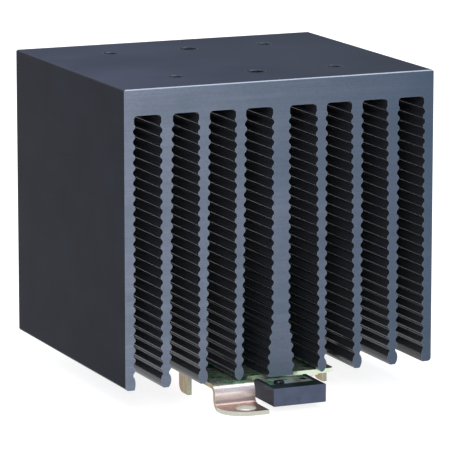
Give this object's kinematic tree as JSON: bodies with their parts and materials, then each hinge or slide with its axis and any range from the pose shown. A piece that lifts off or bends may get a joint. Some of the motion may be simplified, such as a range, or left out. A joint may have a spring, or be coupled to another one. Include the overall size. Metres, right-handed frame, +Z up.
{
  "type": "solid state relay heat sink",
  "caption": "Black extruded aluminium heat sink with ribbed fins, a flat tapped relay seat, and a chromated steel rail bracket with a sprung release latch and two panel feet.",
  "frame": {"origin": "in the panel plane, midway between the two panel feet, at the middle of the bounding box's underside", "axes": "+Z up out of the relay seat, +Y along the fins (up when the rail is on a wall, away from the latch), +X along the rail"},
  "size_m": [0.092, 0.1078, 0.0892],
  "materials": {
    "anodised_aluminium": "black anodised, satin, fine extrusion lines",
    "chromated_steel": "yellow chromate over zinc, iridescent",
    "black_handle": "black anodised, satin",
    "dark_screw": "black oxide",
    "zinc_screw": "bright zinc",
    "spring_steel": "drawn wire"
  },
  "bodies": {
    "sink": {"heat_sink_extrusion": "anodised_aluminium", "mounting_bracket": "chromated_steel", "bracket_screws": "zinc_screw", "bracket_lock_washers": "zinc_screw", "latch_guide": "chromated_steel", "guide_rivets": "zinc_screw", "spring_rod": "zinc_screw", "latch_spring": "spring_steel"},
    "latch": {"latch_strip": "chromated_steel", "latch_block": "black_handle", "latch_screw": "dark_screw", "latch_dowel": "dark_screw"}
  },
  "joints": [
    {"name": "latch_slide", "type": "slide", "parent": "sink", "child": "latch", "axis": [0, -1, 0], "range_m": [0, 0.004], "stiffness_N_per_m": 1600, "springref_m": -0.003, "deforming": ["latch_spring"]}
  ]
}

-----

**EXERCISE PROMPT:** Nothing should be changed: write out all of the data as is.

**SOLUTION FOR THIS TASK:**
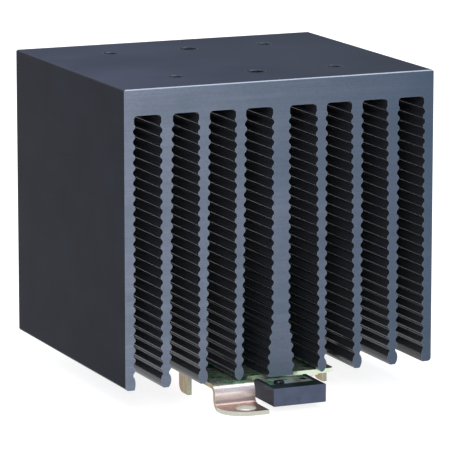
Give this object's kinematic tree as JSON: bodies with their parts and materials, then each hinge or slide with its axis and any range from the pose shown. A piece that lifts off or bends may get a joint. Some of the motion may be simplified, such as a range, or left out. A joint may have a spring, or be coupled to another one. Include the overall size. Metres, right-handed frame, +Z up.
{
  "type": "solid state relay heat sink",
  "caption": "Black extruded aluminium heat sink with ribbed fins, a flat tapped relay seat, and a chromated steel rail bracket with a sprung release latch and two panel feet.",
  "frame": {"origin": "in the panel plane, midway between the two panel feet, at the middle of the bounding box's underside", "axes": "+Z up out of the relay seat, +Y along the fins (up when the rail is on a wall, away from the latch), +X along the rail"},
  "size_m": [0.092, 0.1078, 0.0892],
  "materials": {
    "anodised_aluminium": "black anodised, satin, fine extrusion lines",
    "chromated_steel": "yellow chromate over zinc, iridescent",
    "black_handle": "black anodised, satin",
    "dark_screw": "black oxide",
    "zinc_screw": "bright zinc",
    "spring_steel": "drawn wire"
  },
  "bodies": {
    "sink": {"heat_sink_extrusion": "anodised_aluminium", "mounting_bracket": "chromated_steel", "bracket_screws": "zinc_screw", "bracket_lock_washers": "zinc_screw", "latch_guide": "chromated_steel", "guide_rivets": "zinc_screw", "spring_rod": "zinc_screw", "latch_spring": "spring_steel"},
    "latch": {"latch_strip": "chromated_steel", "latch_block": "black_handle", "latch_screw": "dark_screw", "latch_dowel": "dark_screw"}
  },
  "joints": [
    {"name": "latch_slide", "type": "slide", "parent": "sink", "child": "latch", "axis": [0, -1, 0], "range_m": [0, 0.004], "stiffness_N_per_m": 1600, "springref_m": -0.003, "deforming": ["latch_spring"]}
  ]
}